I don't need to defend or justify my choice. I'm not required to provide a litany of examples showing my lack of selfishness or my love of children. I'm not required to explain why I would've been an incredible parent, or to explain the results of my gynecological exams. I haven't, and I won't, ask people who are deciding to have kids, to defend their ability and readiness to do so; to show me the stability of their relationships, their financial records or to demonstrate self-awareness and emotional intelligence. To disprove to me that they're not having a kid to fix their marriage or to fit in, or to finally feel unconditional love or to avoid appearing selfish. I would never, yet somehow my moral, ethical and religious beliefs, not to mention the state of my reproductive health, is often up for debate.

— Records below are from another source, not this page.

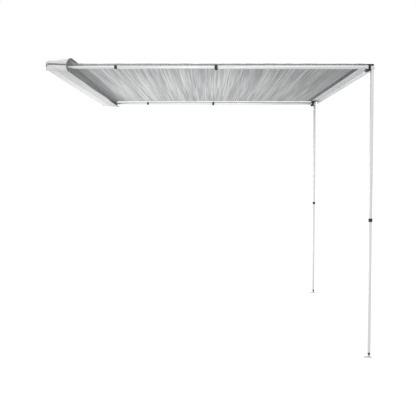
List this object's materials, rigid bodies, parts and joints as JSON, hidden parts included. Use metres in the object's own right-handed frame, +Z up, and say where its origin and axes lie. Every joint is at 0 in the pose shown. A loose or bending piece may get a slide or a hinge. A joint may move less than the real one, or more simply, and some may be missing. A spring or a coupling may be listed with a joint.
{
  "type": "vehicle side awning",
  "caption": "Pull-out vehicle side awning: zip bag on a wall rail, canopy, front rail, telescopic arms and legs.",
  "frame": {"origin": "middle of the back face of the backboard, which lies against the vehicle or its roof rack bracket", "axes": "+X out from the vehicle, +Y along the vehicle, +Z up"},
  "size_m": [2.4963, 2.5271, 2.2883],
  "materials": {
    "silver_aluminium": "satin anodised",
    "black_plastic": "moulded, matt",
    "grey_plastic": "moulded, matt",
    "steel": "zinc plated",
    "canopy_cloth": "coated canvas",
    "bag_cloth": "coated cloth, smooth",
    "bag_trim": "woven tape"
  },
  "bodies": {
    "wall_unit": {"backboard": "silver_aluminium", "near_end_cap": "grey_plastic", "far_end_cap": "grey_plastic", "near_cap_screw": "steel", "far_cap_screw": "steel", "bag_upper_flap": "bag_cloth", "bag_lower_flap": "bag_cloth", "near_bag_end_panel": "bag_cloth", "far_bag_end_panel": "bag_cloth", "upper_zip_tape": "bag_trim", "lower_zip_tape": "bag_trim", "zip_slider": "grey_plastic", "canopy_rear_bead": "bag_trim"},
    "pull": {"zip_pull": "grey_plastic"},
    "rail": {"front_rail": "silver_aluminium", "canopy": "canopy_cloth", "canopy_front_bead": "bag_trim", "near_knuckle": "black_plastic", "far_knuckle": "black_plastic", "near_knuckle_screw": "steel", "far_knuckle_screw": "steel", "near_arm_pivot_pin": "steel", "far_arm_pivot_pin": "steel", "near_leg_pivot_pin": "steel", "far_leg_pivot_pin": "steel"},
    "near_arm_outer": {"near_arm_hinge_end": "silver_aluminium", "near_arm_outer_tube": "silver_aluminium"},
    "near_large_collar": {"near_arm_large_collar": "black_plastic"},
    "near_arm_middle": {"near_arm_middle_tube": "silver_aluminium", "near_arm_middle_bush": "black_plastic"},
    "near_small_collar": {"near_arm_small_collar": "black_plastic"},
    "near_arm_inner": {"near_arm_inner_tube": "silver_aluminium", "near_arm_inner_bush": "black_plastic", "near_arm_tip": "grey_plastic"},
    "near_leg_upper": {"near_leg_hinge_end": "silver_aluminium", "near_leg_upper_tube": "silver_aluminium"},
    "near_leg_lock": {"near_leg_collar": "black_plastic"},
    "near_leg_lower": {"near_leg_lower_tube": "silver_aluminium", "near_leg_bush": "black_plastic", "near_foot_clevis": "black_plastic", "near_foot_pin": "steel"},
    "near_foot": {"near_foot_plate": "steel"},
    "far_arm_outer": {"far_arm_hinge_end": "silver_aluminium", "far_arm_outer_tube": "silver_aluminium"},
    "far_large_collar": {"far_arm_large_collar": "black_plastic"},
    "far_arm_middle": {"far_arm_middle_tube": "silver_aluminium", "far_arm_middle_bush": "black_plastic"},
    "far_small_collar": {"far_arm_small_collar": "black_plastic"},
    "far_arm_inner": {"far_arm_inner_tube": "silver_aluminium", "far_arm_inner_bush": "black_plastic", "far_arm_tip": "grey_plastic"},
    "far_leg_upper": {"far_leg_hinge_end": "silver_aluminium", "far_leg_upper_tube": "silver_aluminium"},
    "far_leg_lock": {"far_leg_collar": "black_plastic"},
    "far_leg_lower": {"far_leg_lower_tube": "silver_aluminium", "far_leg_bush": "black_plastic", "far_foot_clevis": "black_plastic", "far_foot_pin": "steel"},
    "far_foot": {"far_foot_plate": "steel"}
  },
  "joints": [
    {"name": "rail_travel", "type": "slide", "parent": "wall_unit", "child": "rail", "axis": [1, 0, 0], "range_m": [-1.17, 0], "deforming": ["canopy"]},
    {"name": "pull_swing", "type": "hinge", "parent": "wall_unit", "child": "pull", "pos_m": [0.008, -1.2647, 0.011], "axis": [-1, 0, 0], "range_deg": [0, 110]},
    {"name": "near_arm_swing", "type": "hinge", "parent": "rail", "child": "near_arm_outer", "pos_m": [2.425, -1.235, -0.008], "axis": [0, 0, 1], "range_deg": [-90, 0]},
    {"name": "near_arm_middle_slide", "type": "slide", "parent": "near_arm_outer", "child": "near_arm_middle", "axis": [-1, 0, 0], "range_m": [-0.732, 0]},
    {"name": "near_arm_inner_slide", "type": "slide", "parent": "near_arm_middle", "child": "near_arm_inner", "axis": [-1, 0, 0], "range_m": [-0.439, 0]},
    {"name": "near_large_collar_twist", "type": "hinge", "parent": "near_arm_outer", "child": "near_large_collar", "pos_m": [1.2821, -1.235, -0.008], "axis": [1, 0, 0], "range_deg": [0, 90]},
    {"name": "near_small_collar_twist", "type": "hinge", "parent": "near_arm_middle", "child": "near_small_collar", "pos_m": [0.5231, -1.235, -0.008], "axis": [1, 0, 0], "range_deg": [0, 90]},
    {"name": "near_leg_swing", "type": "hinge", "parent": "rail", "child": "near_leg_upper", "pos_m": [2.462, -1.235, -0.008], "axis": [-1, 0, 0], "range_deg": [-90, 0]},
    {"name": "near_leg_slide", "type": "slide", "parent": "near_leg_upper", "child": "near_leg_lower", "axis": [0, 0, -1], "range_m": [-0.993, 0]},
    {"name": "near_leg_lock_twist", "type": "hinge", "parent": "near_leg_upper", "child": "near_leg_lock", "pos_m": [2.462, -1.235, -1.168], "axis": [0, 0, 1], "range_deg": [0, 90]},
    {"name": "near_foot_turn", "type": "hinge", "parent": "near_leg_lower", "child": "near_foot", "pos_m": [2.462, -1.235, -2.208], "axis": [0, -1, 0], "range_deg": [-90, 20]},
    {"name": "far_arm_swing", "type": "hinge", "parent": "rail", "child": "far_arm_outer", "pos_m": [2.425, 1.235, -0.008], "axis": [0, 0, -1], "range_deg": [-90, 0]},
    {"name": "far_arm_middle_slide", "type": "slide", "parent": "far_arm_outer", "child": "far_arm_middle", "axis": [-1, 0, 0], "range_m": [-0.732, 0]},
    {"name": "far_arm_inner_slide", "type": "slide", "parent": "far_arm_middle", "child": "far_arm_inner", "axis": [-1, 0, 0], "range_m": [-0.439, 0]},
    {"name": "far_large_collar_twist", "type": "hinge", "parent": "far_arm_outer", "child": "far_large_collar", "pos_m": [1.2821, 1.235, -0.008], "axis": [1, 0, 0], "range_deg": [0, 90]},
    {"name": "far_small_collar_twist", "type": "hinge", "parent": "far_arm_middle", "child": "far_small_collar", "pos_m": [0.5231, 1.235, -0.008], "axis": [1, 0, 0], "range_deg": [0, 90]},
    {"name": "far_leg_swing", "type": "hinge", "parent": "rail", "child": "far_leg_upper", "pos_m": [2.462, 1.235, -0.008], "axis": [1, 0, 0], "range_deg": [-90, 0]},
    {"name": "far_leg_slide", "type": "slide", "parent": "far_leg_upper", "child": "far_leg_lower", "axis": [0, 0, -1], "range_m": [-0.993, 0]},
    {"name": "far_leg_lock_twist", "type": "hinge", "parent": "far_leg_upper", "child": "far_leg_lock", "pos_m": [2.462, 1.235, -1.168], "axis": [0, 0, 1], "range_deg": [0, 90]},
    {"name": "far_foot_turn", "type": "hinge", "parent": "far_leg_lower", "child": "far_foot", "pos_m": [2.462, 1.235, -2.208], "axis": [0, -1, 0], "range_deg": [-90, 20]}
  ],
  "couplings": [
    {"joint": "near_arm_middle_slide", "follows": "rail_travel", "ratio": 0.625},
    {"joint": "near_arm_inner_slide", "follows": "rail_travel", "ratio": 0.375},
    {"joint": "far_arm_middle_slide", "follows": "rail_travel", "ratio": 0.625},
    {"joint": "far_arm_inner_slide", "follows": "rail_travel", "ratio": 0.375}
  ]
}
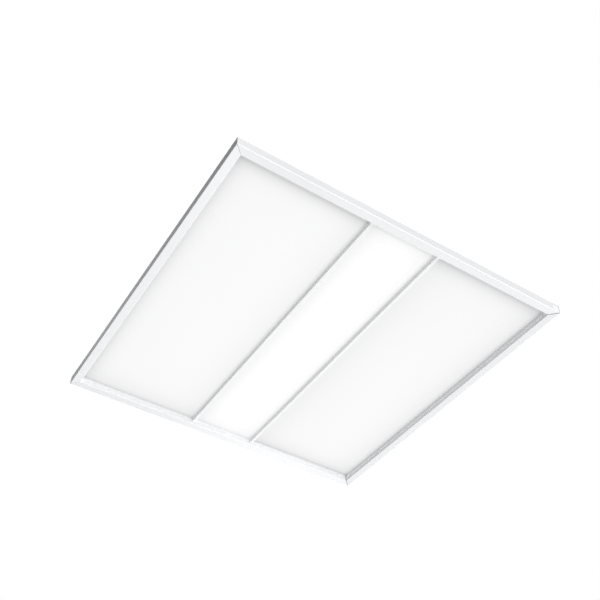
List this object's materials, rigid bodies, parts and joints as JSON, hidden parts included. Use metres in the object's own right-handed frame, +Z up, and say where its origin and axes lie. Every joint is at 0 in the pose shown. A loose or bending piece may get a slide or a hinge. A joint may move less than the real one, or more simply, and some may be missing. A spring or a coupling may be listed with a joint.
{
  "type": "surface mount troffer",
  "caption": "Square surface mounted ceiling light: folded housing and a hinged, mitred door with opal lenses parted by divider bars and held shut by slide bolts.",
  "frame": {"origin": "middle of the housing face that lies against the ceiling", "axes": "+Z up into the ceiling, +X across the divider bars, +Y from the hinge side to the slide bolt side"},
  "size_m": [0.6, 0.6, 0.06],
  "materials": {
    "white_aluminium": "satin powder coat",
    "opal_side": "opal, matt face, lit from behind",
    "opal_centre": "opal, matt face, lit from behind",
    "white_steel": "satin powder coat",
    "reflector_white": "matt white paint",
    "light_board": "white solder mask",
    "driver_case": "white paint",
    "terminal_plastic": "moulded",
    "bush_rubber": "matt",
    "seal_foam": "closed cell foam",
    "guide_nylon": "moulded nylon",
    "zinc_steel": "bright zinc plate",
    "spring_steel": "spring steel"
  },
  "bodies": {
    "housing": {"bolt_keeper_left": "zinc_steel", "bolt_keeper_right": "zinc_steel", "cable_bush": "bush_rubber", "centre_reflector": "reflector_white", "centre_reflector_posts": "zinc_steel", "door_seal": "seal_foam", "driver_screws": "zinc_steel", "end_plate_back": "white_steel", "end_plate_front": "white_steel", "hinge_pin_left": "zinc_steel", "hinge_pin_right": "zinc_steel", "hinge_plate_left": "zinc_steel", "hinge_plate_right": "zinc_steel", "housing_body": "white_steel", "led_driver": "driver_case", "light_board_centre_left": "light_board", "light_board_centre_right": "light_board", "light_board_left_inner": "light_board", "light_board_left_outer": "light_board", "light_board_right_inner": "light_board", "light_board_right_outer": "light_board", "reflector_screws": "zinc_steel", "side_reflector_left": "reflector_white", "side_reflector_posts": "zinc_steel", "side_reflector_right": "reflector_white", "terminal_block": "terminal_plastic"},
    "door": {"bolt_guide_left": "guide_nylon", "bolt_guide_right": "guide_nylon", "corner_key_back_left": "zinc_steel", "corner_key_back_right": "zinc_steel", "corner_key_front_left": "zinc_steel", "corner_key_front_right": "zinc_steel", "divider_bar_left": "white_aluminium", "divider_bar_right": "white_aluminium", "divider_screws": "zinc_steel", "frame_bar_back": "white_aluminium", "frame_bar_front": "white_aluminium", "frame_bar_left": "white_aluminium", "frame_bar_right": "white_aluminium", "hinge_clamp_screws": "zinc_steel", "hinge_leaf_left": "zinc_steel", "hinge_leaf_right": "zinc_steel", "lens_centre": "opal_centre", "lens_clips": "spring_steel", "lens_left": "opal_side", "lens_right": "opal_side"},
    "slide_bolt_left": {"slide_bolt_left": "zinc_steel"},
    "slide_bolt_right": {"slide_bolt_right": "zinc_steel"}
  },
  "joints": [
    {"name": "door_hinge", "type": "hinge", "parent": "housing", "child": "door", "pos_m": [0, -0.296, -0.0453], "axis": [-1, 0, 0], "range_deg": [0, 90]},
    {"name": "slide_bolt_left_travel", "type": "slide", "parent": "door", "child": "slide_bolt_left", "axis": [-1, 0, 0], "range_m": [0, 0.008]},
    {"name": "slide_bolt_right_travel", "type": "slide", "parent": "door", "child": "slide_bolt_right", "axis": [1, 0, 0], "range_m": [0, 0.008]}
  ]
}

“Why do I need to have reasons? When someone decides to have a baby, people don't go around asking what her reasons are.” ~ Emily Giffin
WHY DO YOU WANT KIDS?
Parenting isn't a decision to be made just because, why not, you'll never really be ready, that’s what you do. The choice to become a parent requires the same level of unselfish analysis that choosing not to have them requires. Rarely do we ask those about to be parents: Are you sure you want to have a baby, what makes you think you can handle that, aren’t you worried that you need to x,y,z?
The people that heavily weigh this life choice, whether they decide to have a baby or not, are willing to put the welfare and well-being of their future child ahead of shoulds and expectations. The kind of people that examine their values, their life vision, and their readiness, and ability to raise a child. They recognize that parenting isn't about what you get, fitting in, or a safety net for when you're older, but rather the ability to provide the very best environment and to be an example. They understand the commitment that's required to raise a self-aware, and well-adjusted person.
Anyone who makes a decision and commits to taking the actions that promote the welfare of themselves and others, deserves respect, kids or no kids.
Anyone who self-examines and reflects on what the results of a choice may be, and then decides whether they can handle that choice, deserves respect.
Anyone who knows what is right for them, and has the courage to live true to that, deserves respect.
Let's respect each other's choices and celebrate our right to make them.